> [TASK] Restate word for word the lines that begin the listing and end with the line holding "wasm.setup();".

> [DATA EXCERPT]
-=-=-=-=-

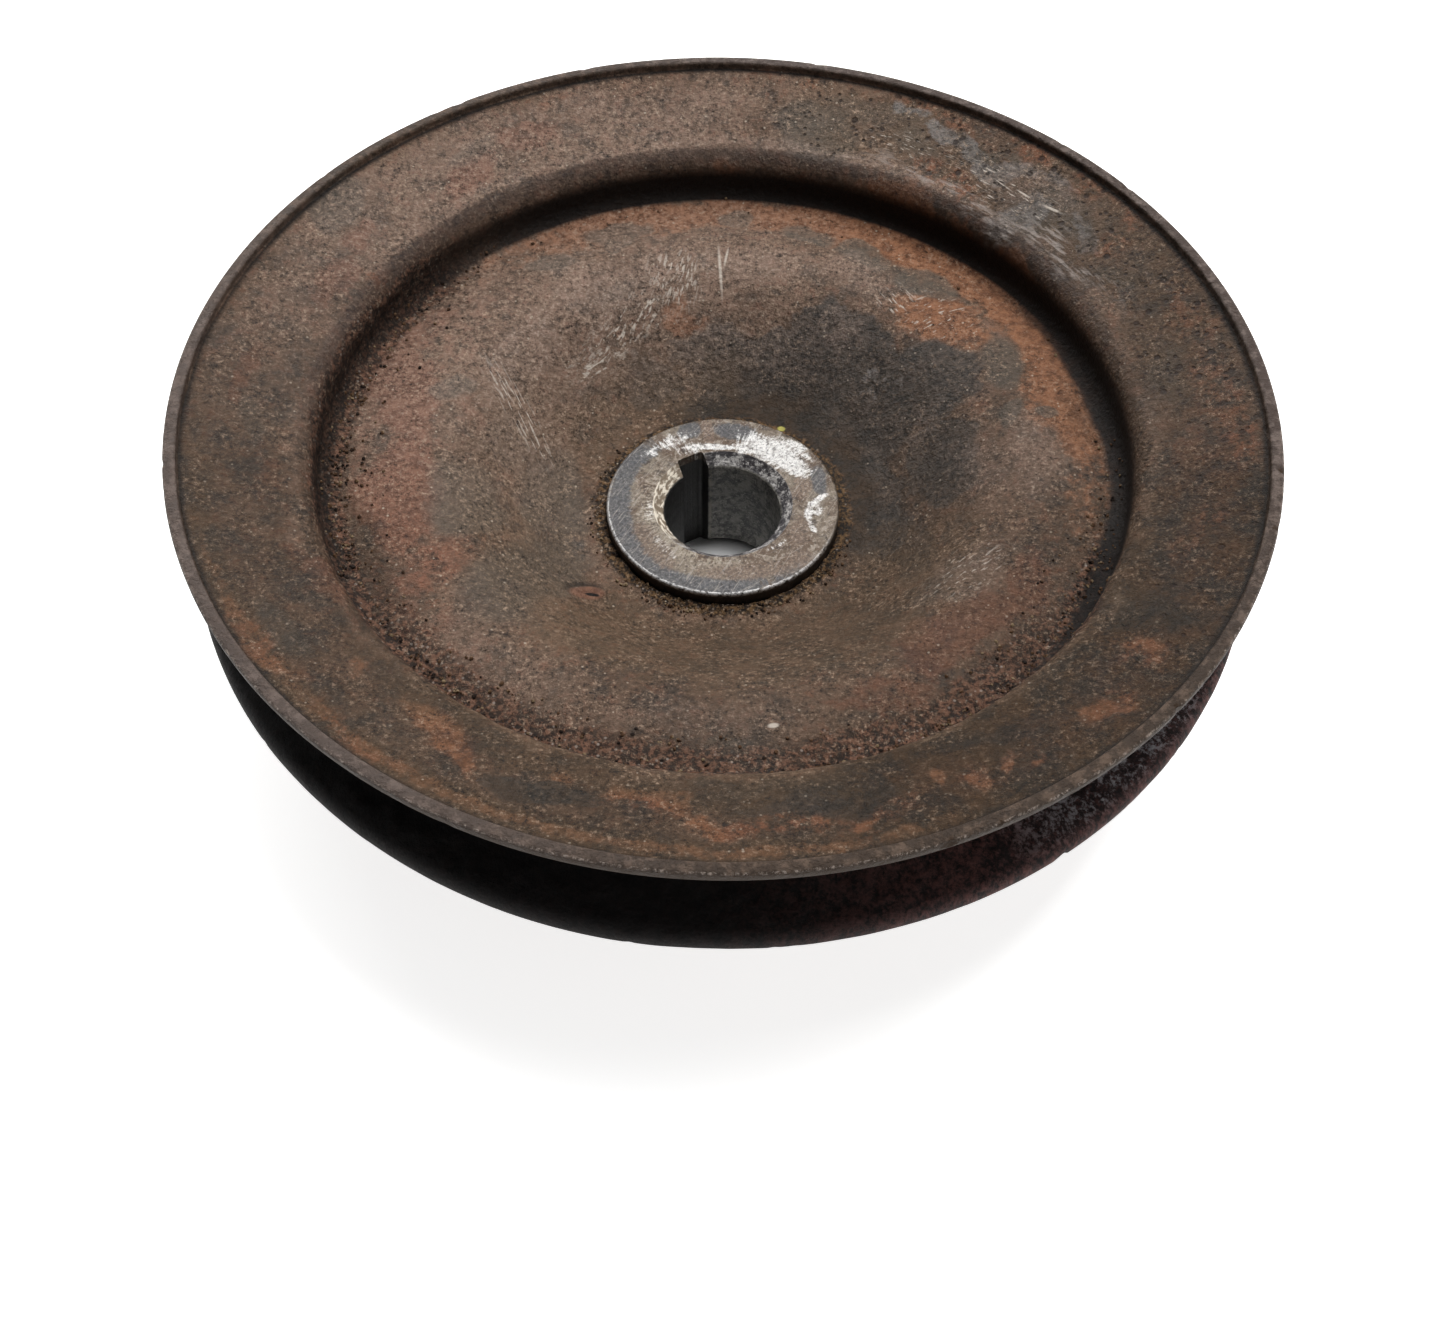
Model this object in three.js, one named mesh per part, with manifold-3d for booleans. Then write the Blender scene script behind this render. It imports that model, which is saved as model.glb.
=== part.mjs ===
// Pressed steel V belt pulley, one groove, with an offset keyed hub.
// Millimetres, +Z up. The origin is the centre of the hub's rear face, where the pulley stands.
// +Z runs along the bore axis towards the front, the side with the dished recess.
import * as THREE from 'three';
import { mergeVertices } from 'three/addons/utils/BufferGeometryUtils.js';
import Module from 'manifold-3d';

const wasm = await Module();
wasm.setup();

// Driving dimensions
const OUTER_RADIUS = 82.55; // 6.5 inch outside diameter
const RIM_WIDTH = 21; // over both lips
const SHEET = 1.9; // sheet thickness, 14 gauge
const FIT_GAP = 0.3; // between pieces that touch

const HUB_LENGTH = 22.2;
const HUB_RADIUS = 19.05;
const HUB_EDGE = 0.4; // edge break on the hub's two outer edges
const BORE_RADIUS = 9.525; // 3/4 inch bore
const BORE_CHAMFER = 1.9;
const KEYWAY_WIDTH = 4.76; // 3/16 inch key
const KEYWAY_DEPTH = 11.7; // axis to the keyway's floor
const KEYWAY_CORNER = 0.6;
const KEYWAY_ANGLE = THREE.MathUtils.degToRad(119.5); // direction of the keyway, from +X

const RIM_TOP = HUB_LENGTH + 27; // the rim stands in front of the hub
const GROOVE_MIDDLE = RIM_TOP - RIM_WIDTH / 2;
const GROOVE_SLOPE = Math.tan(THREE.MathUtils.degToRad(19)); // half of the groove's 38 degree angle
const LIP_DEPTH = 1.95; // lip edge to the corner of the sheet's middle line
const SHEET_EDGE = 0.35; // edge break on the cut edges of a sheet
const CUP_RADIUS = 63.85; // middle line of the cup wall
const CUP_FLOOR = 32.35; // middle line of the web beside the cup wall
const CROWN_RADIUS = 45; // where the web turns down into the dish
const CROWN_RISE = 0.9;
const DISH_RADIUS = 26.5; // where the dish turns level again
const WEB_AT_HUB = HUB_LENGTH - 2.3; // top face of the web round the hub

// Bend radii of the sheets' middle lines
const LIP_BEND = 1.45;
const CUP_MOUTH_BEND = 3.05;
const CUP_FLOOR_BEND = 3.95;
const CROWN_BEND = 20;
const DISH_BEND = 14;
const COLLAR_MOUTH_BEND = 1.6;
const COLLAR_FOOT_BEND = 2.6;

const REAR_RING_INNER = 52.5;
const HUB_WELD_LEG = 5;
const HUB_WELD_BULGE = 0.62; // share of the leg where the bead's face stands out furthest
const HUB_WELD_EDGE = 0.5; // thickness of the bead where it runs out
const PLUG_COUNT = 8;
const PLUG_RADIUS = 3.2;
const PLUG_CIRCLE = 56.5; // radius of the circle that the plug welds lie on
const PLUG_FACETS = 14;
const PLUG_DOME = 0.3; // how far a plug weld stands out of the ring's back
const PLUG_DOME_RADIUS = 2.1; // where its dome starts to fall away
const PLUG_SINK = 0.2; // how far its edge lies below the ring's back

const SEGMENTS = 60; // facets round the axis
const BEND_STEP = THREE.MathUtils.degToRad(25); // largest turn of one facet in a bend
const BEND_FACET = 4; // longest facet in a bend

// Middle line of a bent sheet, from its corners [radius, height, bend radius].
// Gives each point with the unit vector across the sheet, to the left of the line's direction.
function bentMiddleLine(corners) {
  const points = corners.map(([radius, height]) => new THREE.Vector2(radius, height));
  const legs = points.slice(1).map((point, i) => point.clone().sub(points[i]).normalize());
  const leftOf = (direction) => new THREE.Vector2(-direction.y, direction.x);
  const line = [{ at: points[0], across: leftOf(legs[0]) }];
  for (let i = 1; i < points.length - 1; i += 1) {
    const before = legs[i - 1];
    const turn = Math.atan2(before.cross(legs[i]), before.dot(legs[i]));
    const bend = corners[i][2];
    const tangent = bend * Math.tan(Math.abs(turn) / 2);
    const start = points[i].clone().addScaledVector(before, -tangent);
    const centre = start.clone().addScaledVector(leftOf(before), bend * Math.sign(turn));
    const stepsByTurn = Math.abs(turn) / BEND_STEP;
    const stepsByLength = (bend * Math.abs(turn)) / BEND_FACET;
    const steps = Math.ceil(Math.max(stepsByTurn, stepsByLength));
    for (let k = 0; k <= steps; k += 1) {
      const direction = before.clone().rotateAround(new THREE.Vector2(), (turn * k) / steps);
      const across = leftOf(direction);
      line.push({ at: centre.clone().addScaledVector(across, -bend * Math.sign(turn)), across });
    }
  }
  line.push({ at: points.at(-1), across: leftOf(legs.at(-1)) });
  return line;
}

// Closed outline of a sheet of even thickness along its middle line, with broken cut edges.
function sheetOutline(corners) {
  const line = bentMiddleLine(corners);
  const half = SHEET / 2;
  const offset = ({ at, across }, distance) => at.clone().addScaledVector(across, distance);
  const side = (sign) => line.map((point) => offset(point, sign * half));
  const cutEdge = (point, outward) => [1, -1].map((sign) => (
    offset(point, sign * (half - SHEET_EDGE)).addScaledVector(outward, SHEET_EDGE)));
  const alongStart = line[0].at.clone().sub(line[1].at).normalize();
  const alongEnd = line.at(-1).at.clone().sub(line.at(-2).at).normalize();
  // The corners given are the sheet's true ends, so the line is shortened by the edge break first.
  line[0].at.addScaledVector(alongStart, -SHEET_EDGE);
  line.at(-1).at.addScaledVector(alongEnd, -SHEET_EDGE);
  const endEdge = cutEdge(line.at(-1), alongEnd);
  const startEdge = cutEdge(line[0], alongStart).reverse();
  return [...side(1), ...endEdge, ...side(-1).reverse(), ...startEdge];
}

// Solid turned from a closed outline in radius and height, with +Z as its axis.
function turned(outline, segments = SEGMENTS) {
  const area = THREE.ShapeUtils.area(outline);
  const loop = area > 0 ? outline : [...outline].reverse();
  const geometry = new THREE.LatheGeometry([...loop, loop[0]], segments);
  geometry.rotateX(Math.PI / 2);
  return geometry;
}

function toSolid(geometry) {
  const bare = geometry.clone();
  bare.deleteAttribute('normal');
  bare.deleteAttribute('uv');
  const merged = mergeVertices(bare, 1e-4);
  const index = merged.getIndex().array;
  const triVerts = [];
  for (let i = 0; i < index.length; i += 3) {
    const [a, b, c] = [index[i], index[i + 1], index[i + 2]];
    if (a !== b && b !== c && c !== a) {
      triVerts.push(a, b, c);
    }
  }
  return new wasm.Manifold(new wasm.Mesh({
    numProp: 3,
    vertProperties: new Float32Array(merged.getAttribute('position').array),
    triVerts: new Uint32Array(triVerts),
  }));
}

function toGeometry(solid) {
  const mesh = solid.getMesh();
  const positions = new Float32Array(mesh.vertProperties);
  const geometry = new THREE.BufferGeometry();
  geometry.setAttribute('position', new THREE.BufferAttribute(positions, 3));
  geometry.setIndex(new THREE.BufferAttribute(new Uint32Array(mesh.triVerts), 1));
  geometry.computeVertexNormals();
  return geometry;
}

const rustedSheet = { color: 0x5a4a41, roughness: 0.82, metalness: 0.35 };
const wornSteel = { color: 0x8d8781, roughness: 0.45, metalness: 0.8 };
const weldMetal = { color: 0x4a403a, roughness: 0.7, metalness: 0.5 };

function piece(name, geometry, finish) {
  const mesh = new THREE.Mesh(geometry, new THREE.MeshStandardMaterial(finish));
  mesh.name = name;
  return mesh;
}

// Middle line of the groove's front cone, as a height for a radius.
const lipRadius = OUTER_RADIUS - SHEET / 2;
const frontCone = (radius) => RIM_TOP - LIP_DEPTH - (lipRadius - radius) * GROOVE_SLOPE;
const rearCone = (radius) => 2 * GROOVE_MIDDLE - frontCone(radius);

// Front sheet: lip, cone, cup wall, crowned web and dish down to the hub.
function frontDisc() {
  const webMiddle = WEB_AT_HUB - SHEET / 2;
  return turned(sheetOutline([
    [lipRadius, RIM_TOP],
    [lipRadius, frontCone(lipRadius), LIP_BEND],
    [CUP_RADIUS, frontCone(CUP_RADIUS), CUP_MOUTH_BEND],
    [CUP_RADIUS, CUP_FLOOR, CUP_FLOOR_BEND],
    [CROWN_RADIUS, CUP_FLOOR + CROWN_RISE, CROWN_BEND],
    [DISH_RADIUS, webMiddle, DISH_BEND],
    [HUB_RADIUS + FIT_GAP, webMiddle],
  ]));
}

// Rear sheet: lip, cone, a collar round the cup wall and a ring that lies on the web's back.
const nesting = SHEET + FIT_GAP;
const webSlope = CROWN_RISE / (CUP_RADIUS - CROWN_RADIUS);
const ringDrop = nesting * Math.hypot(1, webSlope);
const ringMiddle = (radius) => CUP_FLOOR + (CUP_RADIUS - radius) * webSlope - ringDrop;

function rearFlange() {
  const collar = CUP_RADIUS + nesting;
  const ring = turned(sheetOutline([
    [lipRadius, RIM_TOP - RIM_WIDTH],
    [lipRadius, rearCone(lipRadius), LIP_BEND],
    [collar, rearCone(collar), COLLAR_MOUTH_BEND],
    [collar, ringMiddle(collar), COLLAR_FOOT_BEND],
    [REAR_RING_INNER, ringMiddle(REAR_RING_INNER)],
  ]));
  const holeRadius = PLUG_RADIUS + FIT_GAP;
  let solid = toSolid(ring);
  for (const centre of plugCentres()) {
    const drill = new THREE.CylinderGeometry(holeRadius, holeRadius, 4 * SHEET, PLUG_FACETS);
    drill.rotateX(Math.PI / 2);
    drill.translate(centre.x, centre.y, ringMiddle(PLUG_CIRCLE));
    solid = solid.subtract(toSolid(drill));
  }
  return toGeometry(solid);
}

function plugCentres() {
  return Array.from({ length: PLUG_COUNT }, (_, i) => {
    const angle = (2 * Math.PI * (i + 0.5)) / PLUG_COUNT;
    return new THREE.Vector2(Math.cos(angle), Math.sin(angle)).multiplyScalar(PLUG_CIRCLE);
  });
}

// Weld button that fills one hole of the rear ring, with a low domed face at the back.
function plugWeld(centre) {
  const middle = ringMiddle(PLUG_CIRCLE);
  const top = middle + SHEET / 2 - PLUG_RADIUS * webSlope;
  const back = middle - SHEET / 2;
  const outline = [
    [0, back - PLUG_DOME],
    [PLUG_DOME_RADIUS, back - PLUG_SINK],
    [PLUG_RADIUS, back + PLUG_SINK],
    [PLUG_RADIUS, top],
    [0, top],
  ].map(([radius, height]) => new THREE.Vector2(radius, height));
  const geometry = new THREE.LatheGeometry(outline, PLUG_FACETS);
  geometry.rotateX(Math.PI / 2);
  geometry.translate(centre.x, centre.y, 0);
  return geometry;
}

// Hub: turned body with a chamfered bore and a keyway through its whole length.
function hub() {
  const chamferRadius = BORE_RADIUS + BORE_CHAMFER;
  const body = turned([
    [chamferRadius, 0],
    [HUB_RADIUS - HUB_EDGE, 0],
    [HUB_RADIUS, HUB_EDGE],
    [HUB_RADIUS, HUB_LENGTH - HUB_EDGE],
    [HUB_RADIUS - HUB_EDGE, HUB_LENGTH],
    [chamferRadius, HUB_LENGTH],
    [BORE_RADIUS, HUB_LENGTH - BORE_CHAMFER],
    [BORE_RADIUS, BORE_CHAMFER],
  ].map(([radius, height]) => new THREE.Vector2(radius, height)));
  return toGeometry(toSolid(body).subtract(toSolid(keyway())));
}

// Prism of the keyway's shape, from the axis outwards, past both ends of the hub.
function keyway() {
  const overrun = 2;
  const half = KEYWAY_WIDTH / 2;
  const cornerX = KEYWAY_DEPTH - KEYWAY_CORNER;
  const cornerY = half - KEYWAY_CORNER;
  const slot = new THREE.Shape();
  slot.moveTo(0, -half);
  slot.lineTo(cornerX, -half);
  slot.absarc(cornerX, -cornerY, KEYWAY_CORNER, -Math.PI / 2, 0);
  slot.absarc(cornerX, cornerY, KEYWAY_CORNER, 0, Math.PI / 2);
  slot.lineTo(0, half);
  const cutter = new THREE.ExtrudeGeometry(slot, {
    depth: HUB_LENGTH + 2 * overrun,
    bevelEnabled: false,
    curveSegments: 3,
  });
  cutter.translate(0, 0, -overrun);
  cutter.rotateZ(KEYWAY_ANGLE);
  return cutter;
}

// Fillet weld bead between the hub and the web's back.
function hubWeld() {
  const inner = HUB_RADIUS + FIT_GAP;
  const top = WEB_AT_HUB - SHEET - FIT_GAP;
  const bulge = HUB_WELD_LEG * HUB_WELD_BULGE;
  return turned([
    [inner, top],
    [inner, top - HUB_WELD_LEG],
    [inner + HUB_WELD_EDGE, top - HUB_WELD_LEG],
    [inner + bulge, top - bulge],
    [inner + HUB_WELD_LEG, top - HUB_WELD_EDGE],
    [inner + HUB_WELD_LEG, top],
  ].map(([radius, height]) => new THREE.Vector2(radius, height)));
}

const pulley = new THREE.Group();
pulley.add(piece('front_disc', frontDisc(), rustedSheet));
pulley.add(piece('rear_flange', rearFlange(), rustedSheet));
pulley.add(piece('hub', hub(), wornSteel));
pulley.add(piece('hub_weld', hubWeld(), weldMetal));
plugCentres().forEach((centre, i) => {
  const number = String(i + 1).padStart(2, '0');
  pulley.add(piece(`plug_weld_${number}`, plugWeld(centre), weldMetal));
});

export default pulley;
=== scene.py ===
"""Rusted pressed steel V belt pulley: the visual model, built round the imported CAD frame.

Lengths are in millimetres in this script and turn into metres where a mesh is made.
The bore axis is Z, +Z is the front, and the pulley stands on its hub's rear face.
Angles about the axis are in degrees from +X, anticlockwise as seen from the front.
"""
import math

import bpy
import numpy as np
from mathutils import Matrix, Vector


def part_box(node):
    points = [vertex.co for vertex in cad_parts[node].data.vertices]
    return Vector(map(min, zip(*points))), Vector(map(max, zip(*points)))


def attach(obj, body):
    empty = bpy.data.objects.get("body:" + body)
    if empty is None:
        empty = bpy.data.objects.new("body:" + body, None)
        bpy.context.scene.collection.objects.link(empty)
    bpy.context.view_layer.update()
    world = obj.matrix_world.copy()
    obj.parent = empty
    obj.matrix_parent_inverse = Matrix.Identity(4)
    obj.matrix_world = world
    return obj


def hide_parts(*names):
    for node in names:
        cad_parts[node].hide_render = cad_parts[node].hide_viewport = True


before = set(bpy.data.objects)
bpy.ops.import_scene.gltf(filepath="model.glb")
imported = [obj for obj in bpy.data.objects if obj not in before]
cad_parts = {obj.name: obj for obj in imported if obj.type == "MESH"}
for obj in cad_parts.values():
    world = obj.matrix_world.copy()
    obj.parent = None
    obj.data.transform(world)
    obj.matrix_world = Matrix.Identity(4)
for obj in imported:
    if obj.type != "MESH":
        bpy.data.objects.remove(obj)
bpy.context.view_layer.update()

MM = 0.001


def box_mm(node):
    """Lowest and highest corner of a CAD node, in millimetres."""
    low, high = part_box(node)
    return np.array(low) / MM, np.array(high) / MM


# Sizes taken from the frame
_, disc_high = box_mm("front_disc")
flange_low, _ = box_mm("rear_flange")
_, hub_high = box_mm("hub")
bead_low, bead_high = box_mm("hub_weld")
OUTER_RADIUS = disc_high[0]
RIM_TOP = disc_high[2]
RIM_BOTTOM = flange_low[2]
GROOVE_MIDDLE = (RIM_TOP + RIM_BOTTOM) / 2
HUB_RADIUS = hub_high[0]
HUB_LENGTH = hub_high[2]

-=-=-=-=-

> [OUTPUT FOR THIS TASK]
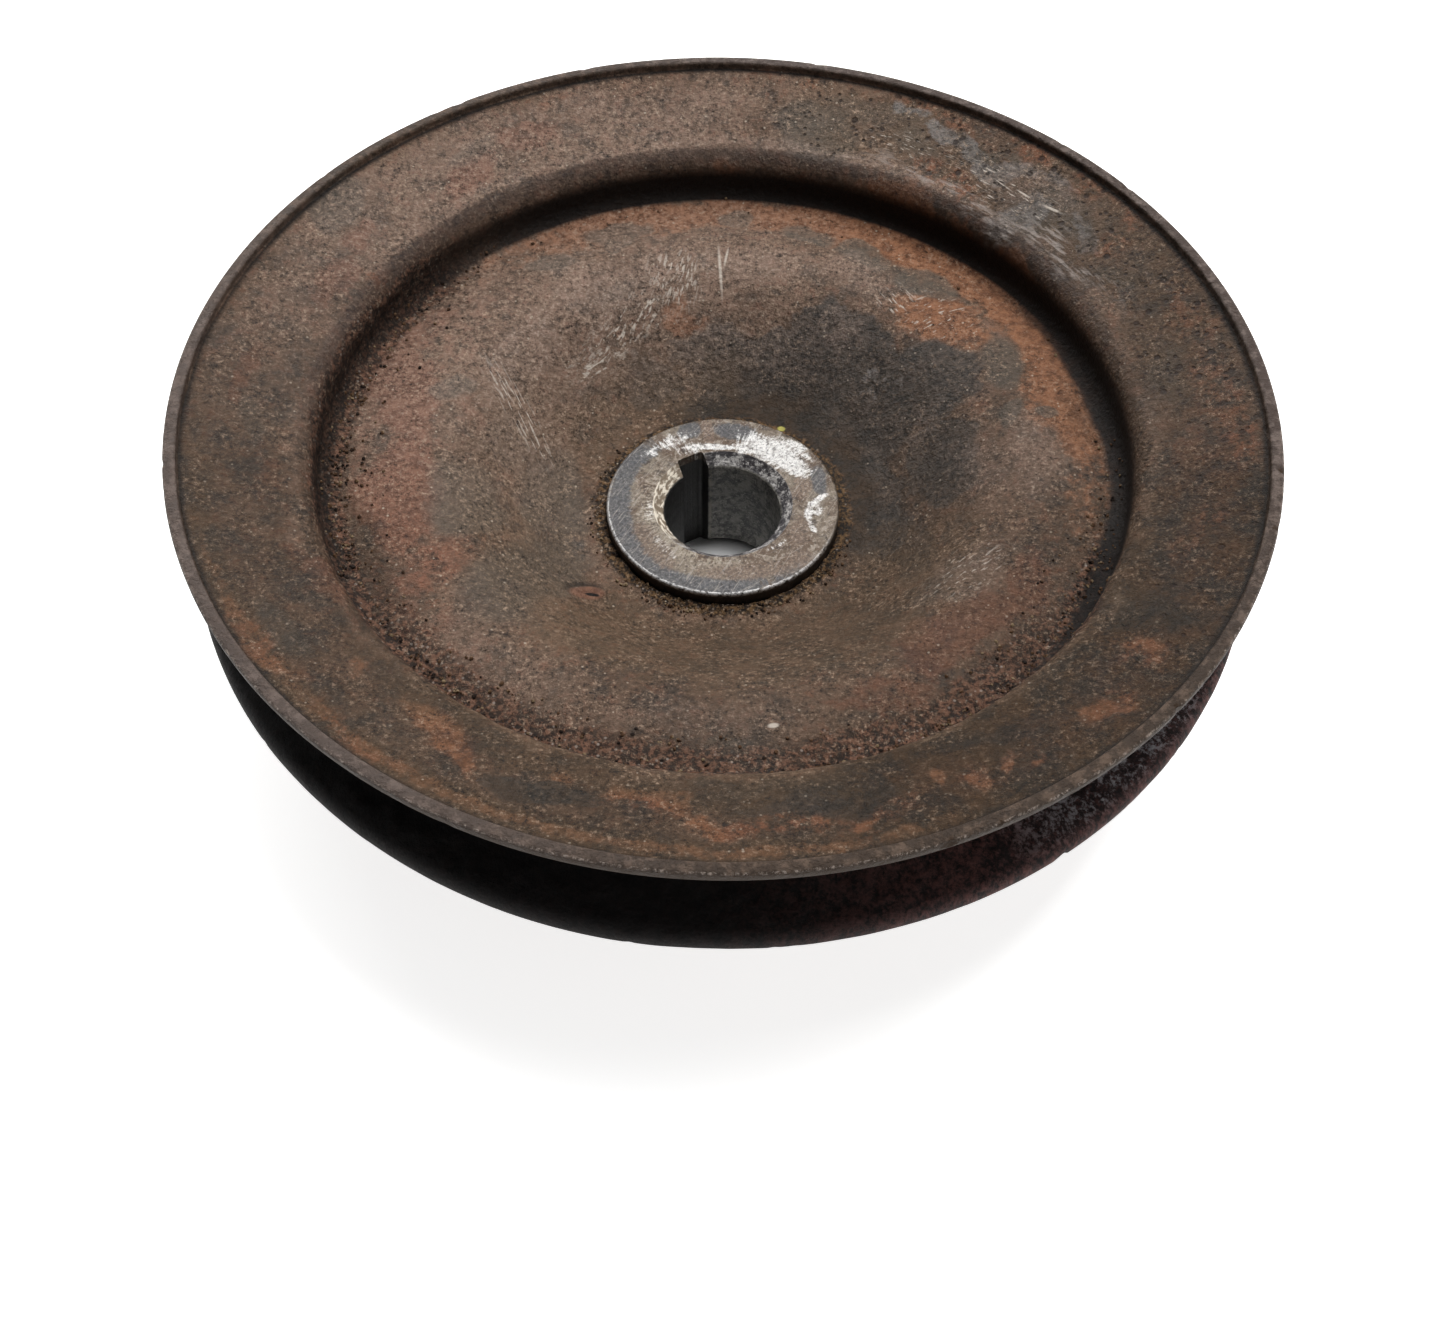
Model this object in three.js, one named mesh per part, with manifold-3d for booleans. Then write the Blender scene script behind this render. It imports that model, which is saved as model.glb.
=== part.mjs ===
// Pressed steel V belt pulley, one groove, with an offset keyed hub.
// Millimetres, +Z up. The origin is the centre of the hub's rear face, where the pulley stands.
// +Z runs along the bore axis towards the front, the side with the dished recess.
import * as THREE from 'three';
import { mergeVertices } from 'three/addons/utils/BufferGeometryUtils.js';
import Module from 'manifold-3d';

const wasm = await Module();
wasm.setup();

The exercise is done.